Foregrounding, Backgrounding

Wednesday 14 August 2013

A few things of interest this week to the teacher of Language and Literature:

The first item, brought to my attention by my dedicated and gifted colleague Di, concerns the film 'The Sapphires'. The film, which I haven't watched, but is based on real events, concerns a musical quartet (is the word 'band' still current?) of Australian Aboriginal women who toured Vietnam in 1968. I'll be corrected if this is not entirely accurate. There is, I read, a controversy - to adopt the phrase that is being used - about the release of the DVD in the United States. On the cover of the DVD released in Australia, the women are foregrounded and their skin colour is obvious. The group's manager - a white male - is backgrounded. However, on the American DVD cover, the women are backgounded, the male is foregrounded, and the skin colour of the women is indistinct. This link reveals what I mean.

In the past, I have used M.C. Escher's image 'Mosaic II' (see above) to illustrate to students the complexity of the relationship between foreground and background. I have suggested that students pay attention to that which is backgrounded - as it is revealing, part of the paralinguistic function of a text, and I have even claimed that what is foregrounded and what is backgrounded may be a matter of individual choice. In light of the 'Sapphires controversy' I may have to rethink my thinking.

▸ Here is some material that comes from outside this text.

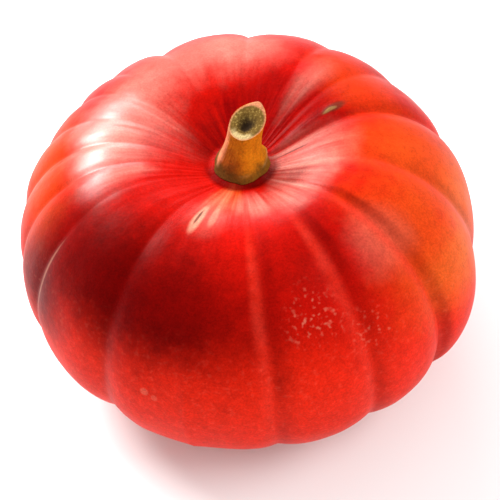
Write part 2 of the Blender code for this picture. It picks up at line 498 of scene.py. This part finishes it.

Moving on: I love punctuation. That is, I love using punctuation marks, especially commas and semi-colons. Semi-colons are my favourite. Reading, many years ago, John Irving's short memoir, The Imaginary Girlfriend, I learned that he too was a lover of the semi-colon, and much criticised for using them as if they were, apparently, errant tadpoles. I feel, then, in my affection for semi-colons, that I am in very good company. However, yesterday, I read on openculture.com (great site!) that Cormac McCarthy feels otherwise, and he cautions restraint in the application of punctuation marks. Well (pretty) horses for courses, Cormac; or something like that.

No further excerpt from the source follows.